What Brands Need to Know
The Ignition report reveals a simple truth: most agencies struggle with pricing clarity, project scope control, billing consistency, and cash flow stability. When agencies struggle, their clients feel it through delays, inconsistent delivery, unfulfilled expectations, and unpredictable costs.
For brands seeking a strategic partner rather than just a marketing vendor, understanding why these trends matter is essential. You want an agency that doesn’t just “do marketing.” You want an agency that operates with the financial discipline, structure, and leadership necessary to support your growth.
A Shift in Billing Models
According to Ignition, marketing agencies are moving away from hourly billing and toward retainer-style partnerships that create greater stability, predictability, and long-term alignment. Retainers give agencies the ability to plan resources, maintain consistent staffing, and deliver higher-quality work without the “stop‑and‑start” friction that hourly billing creates. For brands, this shift means consistent monthly investment and a marketing engine that builds momentum instead of resetting every time billable hours run out.
Of course, hourly billing still has its place for targeted, well‑defined tasks—or for work that falls outside a retainer’s scope—but it inevitably carries more uncertainty, especially over the long term. Costs fluctuate, priorities shift, and such unpredictability can stall momentum and disrupt the steady marketing progress brands need to grow.
Barrel O’Monkeyz has long embraced structured, transparent pricing models that reflect how we actually work: by building systems, not selling activity.
Hidden Costs That Slow Everyone Down
The Ignition report makes one thing clear: scope creep is one of the biggest operational drains agencies face, with 57% losing $1K to $5K each month to unbilled work, and another 30% losing even more. These losses stem from unclear scopes, vague communication, and the absence of a formal change‑order process—issues that don’t just hurt agencies but directly impact clients.
When agencies absorb unplanned work, they may have to stretch resources, rush deliverables, or deprioritize projects, which can stall progress.
Barrel O’Monkeyz avoids these pitfalls through its proprietary TORQUE Growth Architecture, which emphasizes clear scope, upfront communication, deliverables, and success metrics. We clearly define what’s included, what’s not, and how decisions affect timelines and budgets, protecting your investment and ensuring your marketing engine runs smoothly without surprises.
Chasing Payments
The Ignition report also highlights how widespread billing inefficiencies slow agencies down: 97% deal with late payments, 84% spend hours each month chasing invoices, 42% still invoice manually, and only 16% require full payment up front. These gaps create cash‑flow instability that directly affects clients. When an agency is stuck managing overdue invoices or unpredictable revenue, work slows, teams get stretched thin, and projects lose momentum.
Barrel O’Monkeyz uses structured billing cycles, clear payment terms, and systems to keep work moving without interruption. Instead of getting bogged down in administrative delays, your marketing stays on track with consistent delivery, predictable timelines, and a partner who stays focused on results—not paperwork.
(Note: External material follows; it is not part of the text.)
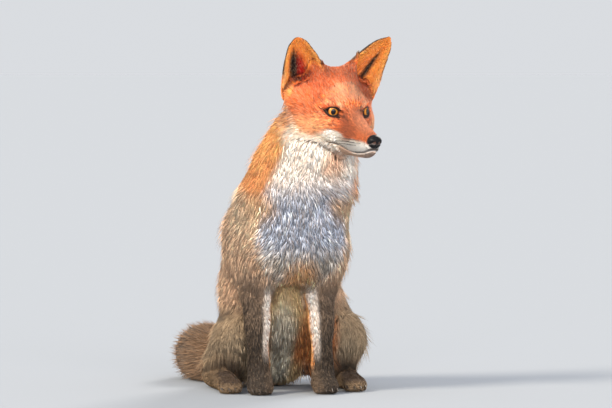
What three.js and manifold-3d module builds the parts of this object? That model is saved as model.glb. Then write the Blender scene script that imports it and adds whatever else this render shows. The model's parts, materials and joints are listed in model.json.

A Top Threat to Agency Performance
Ignition makes it clear that cash‑flow instability is the biggest operational threat agencies face today. 63% report unpredictable cash flow, only 8% have highly predictable monthly revenue, and 81% delay growth initiatives because they can’t reliably forecast what’s coming in. For brands, this instability becomes your problem: an agency that can’t predict its own revenue can’t confidently plan staffing, invest in tools, or scale alongside you.
Barrel O’Monkeyz operates using recurring revenue models, forecasting tools, and financial discipline to keep our operations stable and our delivery consistent. Clients benefit from a partner built for long‑term growth—not month‑to‑month survival.
What High-Performing Agencies Do Differently
The report recommends:
- Regular pricing reviews
- Clear scope boundaries/expectations
- Automated billing and systems
- Use of recurring revenue models
- Integrated platforms for proposals, contracts, billing, and forecasting
These aren’t new ideas for Barrel O’Monkeyz. They’re foundational. Our systems-driven TORQUE™ approach (FUEL™, DRIVE™, REV™, and IGNITE™) ensures our clients get a partner who operates with discipline, sustained forward momentum, and strategic foresight.
Let’s Get Started: Ready to Build a More Predictable, Scalable Marketing Engine?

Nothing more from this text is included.